— START OF GIVEN INFORMATION —
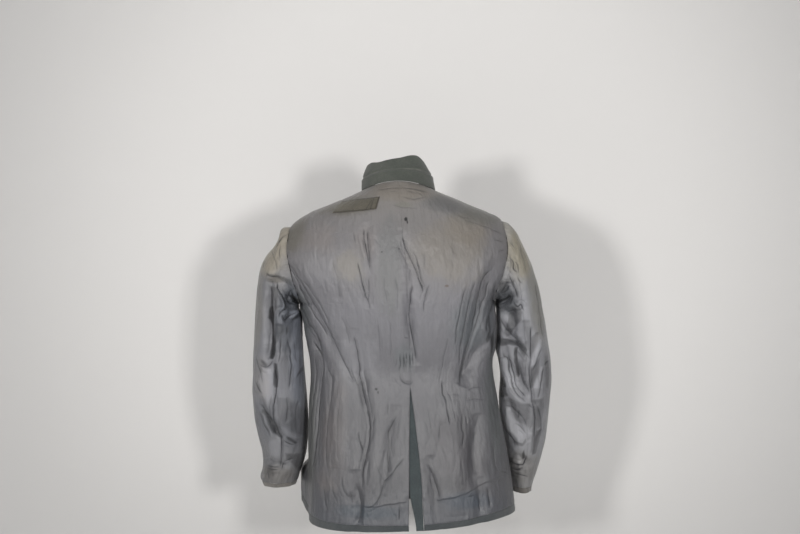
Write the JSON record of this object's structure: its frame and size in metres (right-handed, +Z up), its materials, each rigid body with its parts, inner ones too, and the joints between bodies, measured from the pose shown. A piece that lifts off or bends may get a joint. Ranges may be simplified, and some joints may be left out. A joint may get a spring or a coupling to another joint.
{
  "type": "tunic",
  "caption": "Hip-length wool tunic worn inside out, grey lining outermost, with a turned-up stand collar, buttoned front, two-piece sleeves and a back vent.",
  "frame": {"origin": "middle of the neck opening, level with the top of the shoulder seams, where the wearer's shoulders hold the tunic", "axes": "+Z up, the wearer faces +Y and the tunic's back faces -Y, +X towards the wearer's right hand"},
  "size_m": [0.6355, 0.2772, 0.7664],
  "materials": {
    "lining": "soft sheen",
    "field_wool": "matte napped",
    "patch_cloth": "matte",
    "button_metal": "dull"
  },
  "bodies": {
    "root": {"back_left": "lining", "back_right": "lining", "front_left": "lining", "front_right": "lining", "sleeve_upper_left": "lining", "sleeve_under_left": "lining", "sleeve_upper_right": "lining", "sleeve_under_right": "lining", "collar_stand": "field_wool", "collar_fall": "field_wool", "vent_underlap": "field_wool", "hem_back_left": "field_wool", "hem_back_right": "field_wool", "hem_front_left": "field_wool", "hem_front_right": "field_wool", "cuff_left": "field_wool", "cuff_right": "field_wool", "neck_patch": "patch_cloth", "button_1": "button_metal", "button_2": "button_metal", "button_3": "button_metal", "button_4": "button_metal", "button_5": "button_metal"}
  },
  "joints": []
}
— END OF GIVEN INFORMATION —
Quote the listing in full, please, keeping every line exact.

[COMPLETE ANSWER]
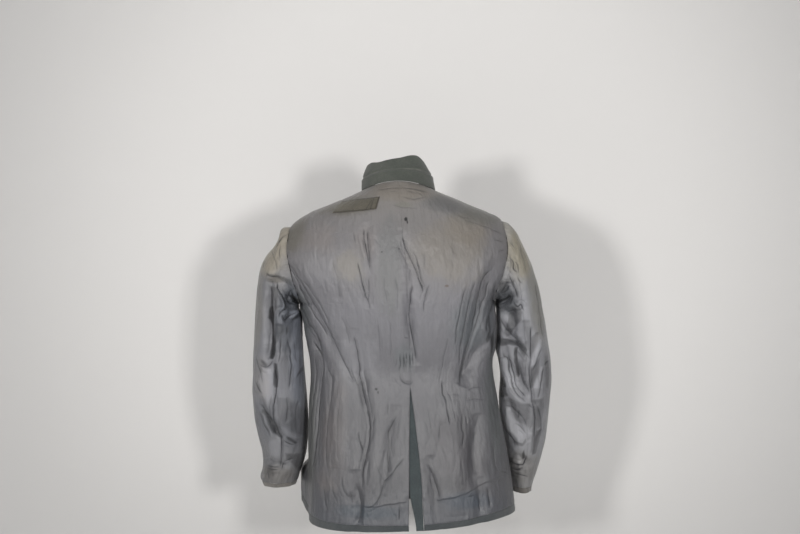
Write the JSON record of this object's structure: its frame and size in metres (right-handed, +Z up), its materials, each rigid body with its parts, inner ones too, and the joints between bodies, measured from the pose shown. A piece that lifts off or bends may get a joint. Ranges may be simplified, and some joints may be left out. A joint may get a spring or a coupling to another joint.
{
  "type": "tunic",
  "caption": "Hip-length wool tunic worn inside out, grey lining outermost, with a turned-up stand collar, buttoned front, two-piece sleeves and a back vent.",
  "frame": {"origin": "middle of the neck opening, level with the top of the shoulder seams, where the wearer's shoulders hold the tunic", "axes": "+Z up, the wearer faces +Y and the tunic's back faces -Y, +X towards the wearer's right hand"},
  "size_m": [0.6355, 0.2772, 0.7664],
  "materials": {
    "lining": "soft sheen",
    "field_wool": "matte napped",
    "patch_cloth": "matte",
    "button_metal": "dull"
  },
  "bodies": {
    "root": {"back_left": "lining", "back_right": "lining", "front_left": "lining", "front_right": "lining", "sleeve_upper_left": "lining", "sleeve_under_left": "lining", "sleeve_upper_right": "lining", "sleeve_under_right": "lining", "collar_stand": "field_wool", "collar_fall": "field_wool", "vent_underlap": "field_wool", "hem_back_left": "field_wool", "hem_back_right": "field_wool", "hem_front_left": "field_wool", "hem_front_right": "field_wool", "cuff_left": "field_wool", "cuff_right": "field_wool", "neck_patch": "patch_cloth", "button_1": "button_metal", "button_2": "button_metal", "button_3": "button_metal", "button_4": "button_metal", "button_5": "button_metal"}
  },
  "joints": []
}